In their pre-planning, my hosts, the Knights of Columbus — who are running a Mercy Centre at Tauron Arena, which holds 18,000 people — have kept their eye on the ball, focusing on the themes of vocation, cross, witness and freedom. As head Knight Carl Anderson put it in a statement, “Pope Francis has called us to be instruments of God’s mercy and he has chosen as the WYD 2016 theme, ‘Blessed are the merciful, for they will receive mercy.’”

Describing the point of the Mercy Centre, he said that pilgrims there “will be reminded that Christian life is a gift that come from God and leads one to a personal encounter and knowledge of his mercy. The experience of God’s mercy fills one with gratitude, spurring acts of charity and leading to a discovery of one’s vocation through a sincere gift of self.”

That charity is made possible by knowing mercy itself, mercy himself, as both popes point to the name of God being mercy. In his book “City of Saints,” which is the essential pilgrim’s guide to drinking in the holy ones these streets have known.

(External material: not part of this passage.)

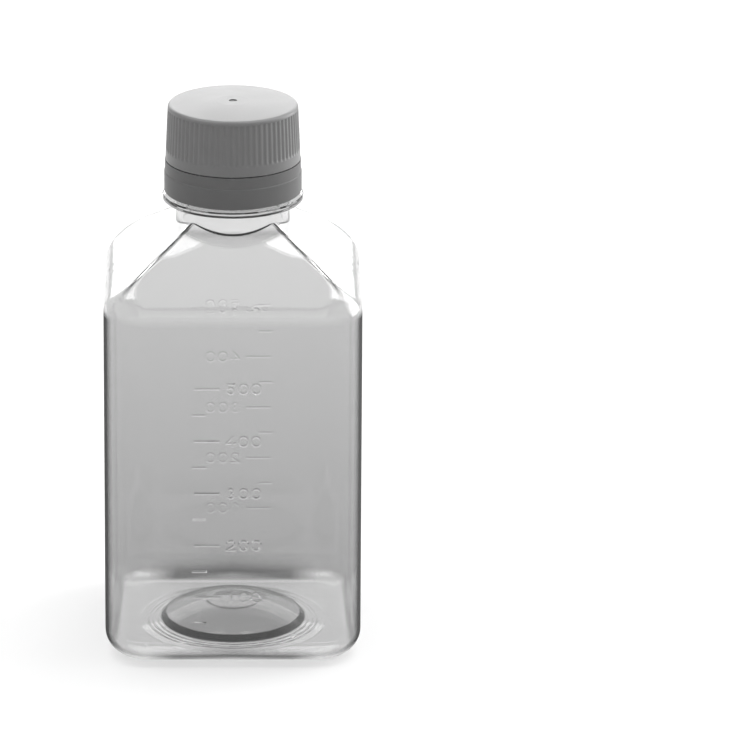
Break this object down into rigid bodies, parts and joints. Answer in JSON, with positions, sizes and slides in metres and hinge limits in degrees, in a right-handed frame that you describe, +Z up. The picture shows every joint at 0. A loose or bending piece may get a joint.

Weigel writes:

In one of the darkest periods of human wickedness, God had made the light of divine mercy shine through the visions of the heart of Jesus Christ, the Risen Lord, given to a self-effacing and humble Polish nun between 1931-1938.

The culturally stricken and shattered world of the late 20th and 21st-first centuries, John Paul believed, could find healing in the revelation of divine mercy bestowed on Sister Maria Faustina Kowalska — a healing that, like the Divine Mercy devotion she promoted, was not for Krakow only, but was intended to be taken from Krakow to the whole world.

And so it is that the first pope from the Americas seems to promote it incessantly, so that a world that doesn’t know the mercy of God, can be healed and become the people of the Beatitudes, the missionary apostles Christ calls us to be — that professed Christians must be. 

If you can steal away time to watch some of the events in Krakow, or read the texts, you might just see him in the eyes of the pilgrims here and the memories that overflow from this place, as if from the glorified wounds in the side of Christ himself.